* Start *
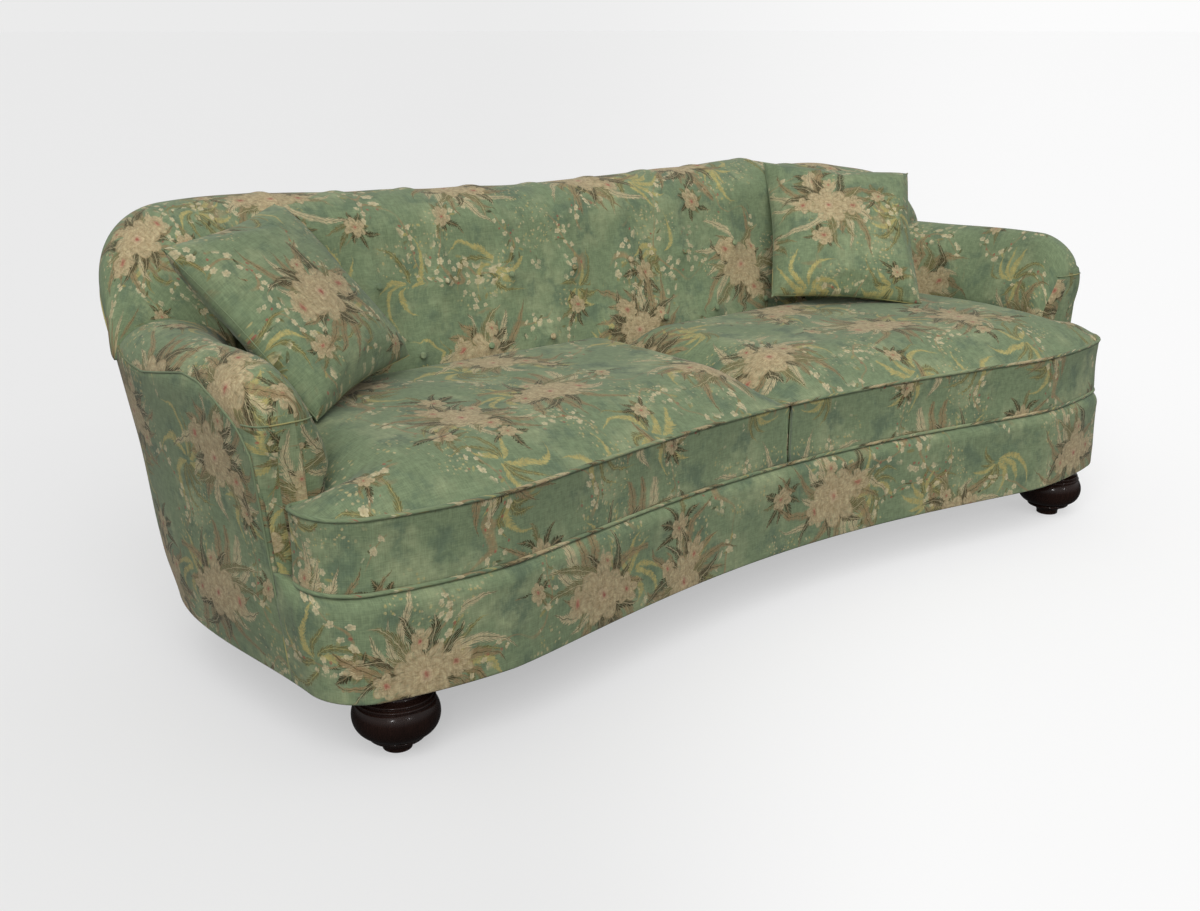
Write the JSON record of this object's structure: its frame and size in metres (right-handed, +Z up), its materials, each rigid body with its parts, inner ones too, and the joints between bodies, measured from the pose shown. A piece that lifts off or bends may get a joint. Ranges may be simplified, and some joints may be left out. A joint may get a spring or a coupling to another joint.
{
  "type": "sofa",
  "caption": "Upholstered sofa with a tufted back that curves round into lower rolled arms, a serpentine front, loose seat and scatter cushions and turned bun feet.",
  "frame": {"origin": "on the floor under the middle of the sofa's bounding box", "axes": "+X to the sofa's right-hand end seen from the front, -Y out of its front, +Z up"},
  "size_m": [2.434, 1.0071, 0.895],
  "materials": {
    "printed_linen": "woven linen, floral print, matt",
    "turned_wood": "dark stain, polished",
    "frame_timber": "sawn and planed",
    "spring_steel": "drawn wire",
    "bolt_steel": "zinc plated",
    "jute_webbing": "woven jute",
    "black_lining": "thin black cloth"
  },
  "bodies": {
    "frame": {"foot_front_left": "turned_wood", "foot_front_right": "turned_wood", "foot_rear_left": "turned_wood", "foot_rear_right": "turned_wood", "foot_bolts": "bolt_steel", "front_rail": "frame_timber", "back_rail": "frame_timber", "side_rail_left": "frame_timber", "side_rail_right": "frame_timber", "corner_rail_left": "frame_timber", "corner_rail_right": "frame_timber", "centre_rail": "frame_timber", "corner_blocks": "frame_timber", "arm_post_front_left": "frame_timber", "arm_post_front_right": "frame_timber", "arm_post_rear_left": "frame_timber", "arm_post_rear_right": "frame_timber", "arm_rail_left": "frame_timber", "arm_rail_right": "frame_timber", "wing_post_left": "frame_timber", "wing_post_right": "frame_timber", "back_post_outer_left": "frame_timber", "back_post_outer_right": "frame_timber", "back_post_inner_left": "frame_timber", "back_post_inner_right": "frame_timber", "back_top_rail": "frame_timber", "back_straps": "jute_webbing", "seat_springs": "spring_steel", "spring_clips": "spring_steel", "deck_pad": "black_lining", "dust_cover": "black_lining", "front_border": "printed_linen", "outside_arm_left": "printed_linen", "outside_arm_right": "printed_linen", "outside_back": "printed_linen", "arm_front_left": "printed_linen", "arm_front_right": "printed_linen", "arm_inside_left": "printed_linen", "arm_inside_right": "printed_linen", "arm_roll_left": "printed_linen", "arm_roll_right": "printed_linen", "wing_pad_left": "printed_linen", "wing_pad_right": "printed_linen", "back_pad": "printed_linen", "back_buttons": "printed_linen"},
    "seat_cushion_left": {"seat_cushion_left": "printed_linen"},
    "seat_cushion_right": {"seat_cushion_right": "printed_linen"},
    "scatter_cushion_left": {"scatter_cushion_left": "printed_linen"},
    "scatter_cushion_right": {"scatter_cushion_right": "printed_linen"}
  },
  "joints": [
    {"name": "seat_cushion_left_slide", "type": "slide", "parent": "frame", "child": "seat_cushion_left", "axis": [0, -1, 0], "range_m": [0, 0.3]},
    {"name": "seat_cushion_right_slide", "type": "slide", "parent": "frame", "child": "seat_cushion_right", "axis": [0, -1, 0], "range_m": [0, 0.3]},
    {"name": "scatter_cushion_left_lift", "type": "slide", "parent": "seat_cushion_left", "child": "scatter_cushion_left", "axis": [0, 0, 1], "range_m": [0, 0.3]},
    {"name": "scatter_cushion_right_lift", "type": "slide", "parent": "seat_cushion_right", "child": "scatter_cushion_right", "axis": [0, 0, 1], "range_m": [0, 0.3]}
  ]
}
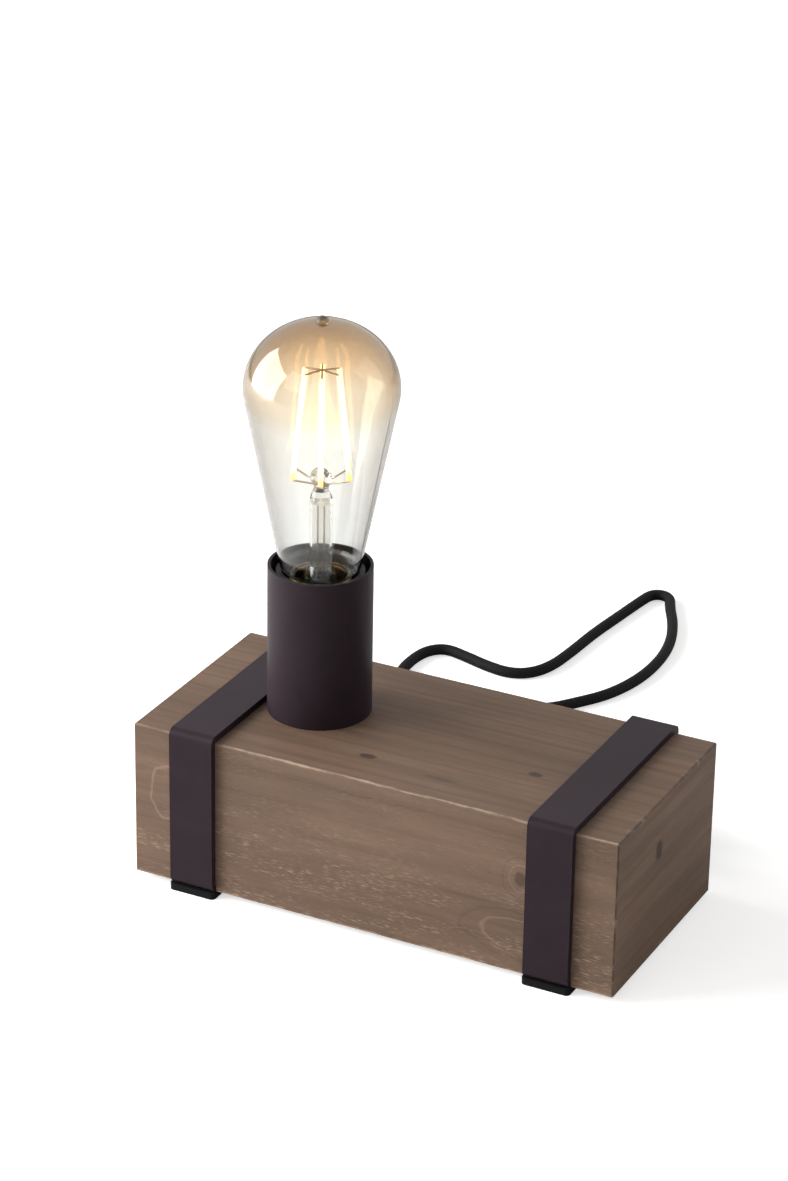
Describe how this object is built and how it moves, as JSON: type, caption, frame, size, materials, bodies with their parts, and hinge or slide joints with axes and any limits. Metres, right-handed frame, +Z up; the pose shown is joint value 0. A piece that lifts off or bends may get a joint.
* End *
EXERCISE GOAL:
From the listing above, extract every line exactly as it stands.

ANSWER IN FULL:
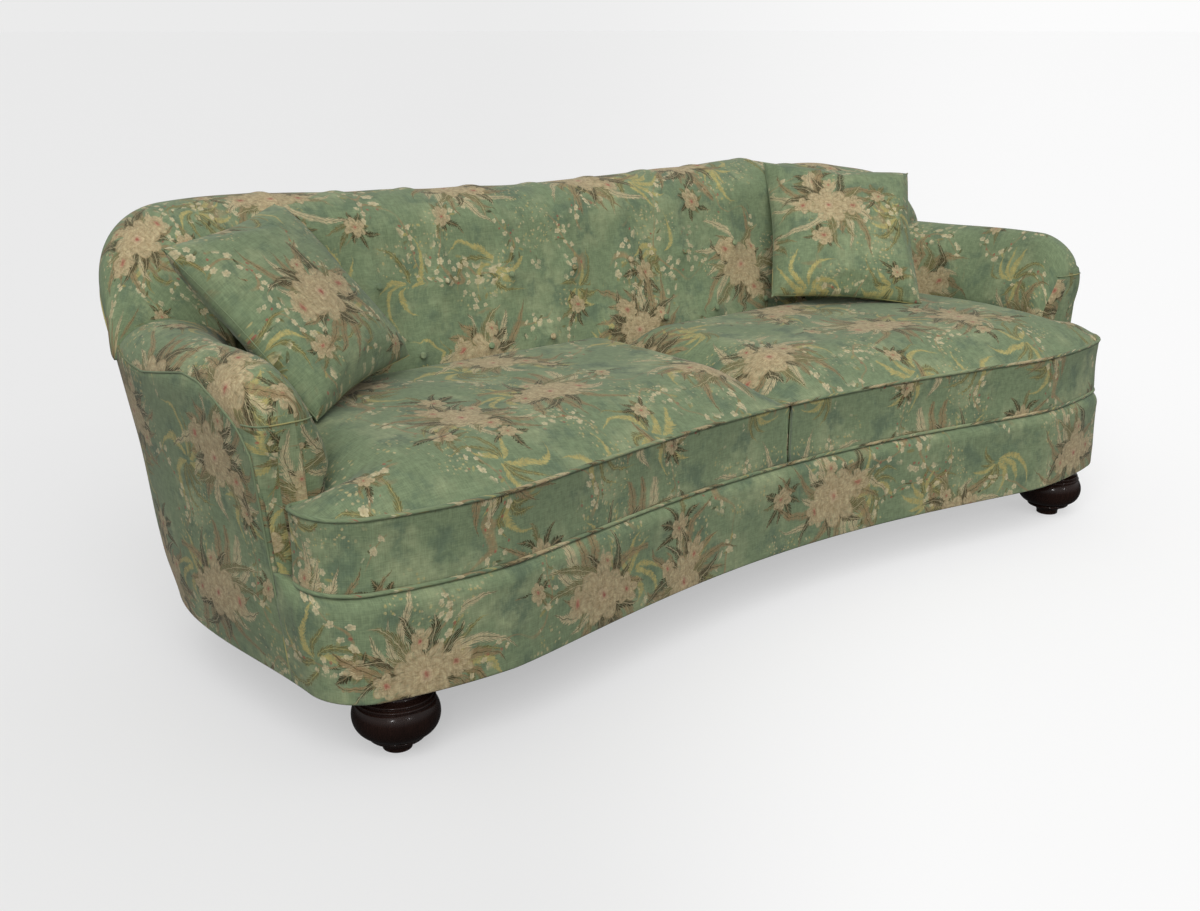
Write the JSON record of this object's structure: its frame and size in metres (right-handed, +Z up), its materials, each rigid body with its parts, inner ones too, and the joints between bodies, measured from the pose shown. A piece that lifts off or bends may get a joint. Ranges may be simplified, and some joints may be left out. A joint may get a spring or a coupling to another joint.
{
  "type": "sofa",
  "caption": "Upholstered sofa with a tufted back that curves round into lower rolled arms, a serpentine front, loose seat and scatter cushions and turned bun feet.",
  "frame": {"origin": "on the floor under the middle of the sofa's bounding box", "axes": "+X to the sofa's right-hand end seen from the front, -Y out of its front, +Z up"},
  "size_m": [2.434, 1.0071, 0.895],
  "materials": {
    "printed_linen": "woven linen, floral print, matt",
    "turned_wood": "dark stain, polished",
    "frame_timber": "sawn and planed",
    "spring_steel": "drawn wire",
    "bolt_steel": "zinc plated",
    "jute_webbing": "woven jute",
    "black_lining": "thin black cloth"
  },
  "bodies": {
    "frame": {"foot_front_left": "turned_wood", "foot_front_right": "turned_wood", "foot_rear_left": "turned_wood", "foot_rear_right": "turned_wood", "foot_bolts": "bolt_steel", "front_rail": "frame_timber", "back_rail": "frame_timber", "side_rail_left": "frame_timber", "side_rail_right": "frame_timber", "corner_rail_left": "frame_timber", "corner_rail_right": "frame_timber", "centre_rail": "frame_timber", "corner_blocks": "frame_timber", "arm_post_front_left": "frame_timber", "arm_post_front_right": "frame_timber", "arm_post_rear_left": "frame_timber", "arm_post_rear_right": "frame_timber", "arm_rail_left": "frame_timber", "arm_rail_right": "frame_timber", "wing_post_left": "frame_timber", "wing_post_right": "frame_timber", "back_post_outer_left": "frame_timber", "back_post_outer_right": "frame_timber", "back_post_inner_left": "frame_timber", "back_post_inner_right": "frame_timber", "back_top_rail": "frame_timber", "back_straps": "jute_webbing", "seat_springs": "spring_steel", "spring_clips": "spring_steel", "deck_pad": "black_lining", "dust_cover": "black_lining", "front_border": "printed_linen", "outside_arm_left": "printed_linen", "outside_arm_right": "printed_linen", "outside_back": "printed_linen", "arm_front_left": "printed_linen", "arm_front_right": "printed_linen", "arm_inside_left": "printed_linen", "arm_inside_right": "printed_linen", "arm_roll_left": "printed_linen", "arm_roll_right": "printed_linen", "wing_pad_left": "printed_linen", "wing_pad_right": "printed_linen", "back_pad": "printed_linen", "back_buttons": "printed_linen"},
    "seat_cushion_left": {"seat_cushion_left": "printed_linen"},
    "seat_cushion_right": {"seat_cushion_right": "printed_linen"},
    "scatter_cushion_left": {"scatter_cushion_left": "printed_linen"},
    "scatter_cushion_right": {"scatter_cushion_right": "printed_linen"}
  },
  "joints": [
    {"name": "seat_cushion_left_slide", "type": "slide", "parent": "frame", "child": "seat_cushion_left", "axis": [0, -1, 0], "range_m": [0, 0.3]},
    {"name": "seat_cushion_right_slide", "type": "slide", "parent": "frame", "child": "seat_cushion_right", "axis": [0, -1, 0], "range_m": [0, 0.3]},
    {"name": "scatter_cushion_left_lift", "type": "slide", "parent": "seat_cushion_left", "child": "scatter_cushion_left", "axis": [0, 0, 1], "range_m": [0, 0.3]},
    {"name": "scatter_cushion_right_lift", "type": "slide", "parent": "seat_cushion_right", "child": "scatter_cushion_right", "axis": [0, 0, 1], "range_m": [0, 0.3]}
  ]
}
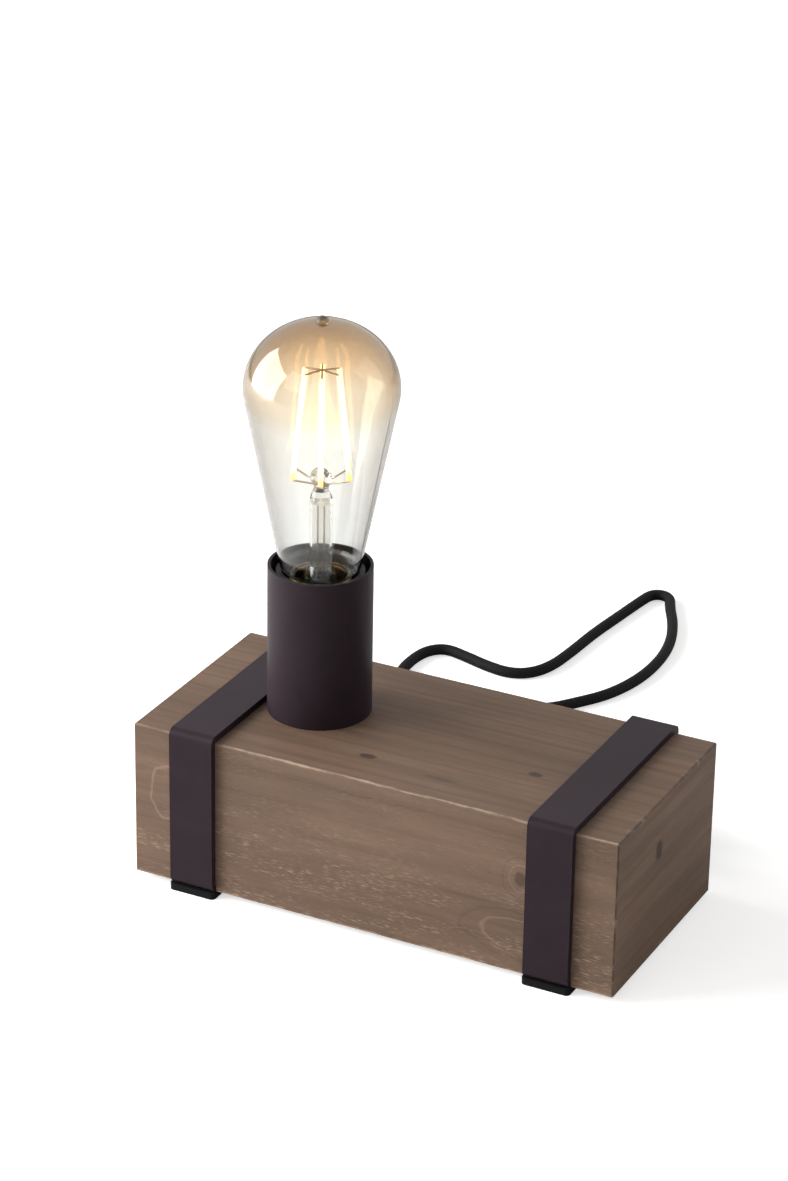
Describe how this object is built and how it moves, as JSON: type, caption, frame, size, materials, bodies with their parts, and hinge or slide joints with axes and any limits. Metres, right-handed frame, +Z up; the pose shown is joint value 0. A piece that lifts off or bends may get a joint.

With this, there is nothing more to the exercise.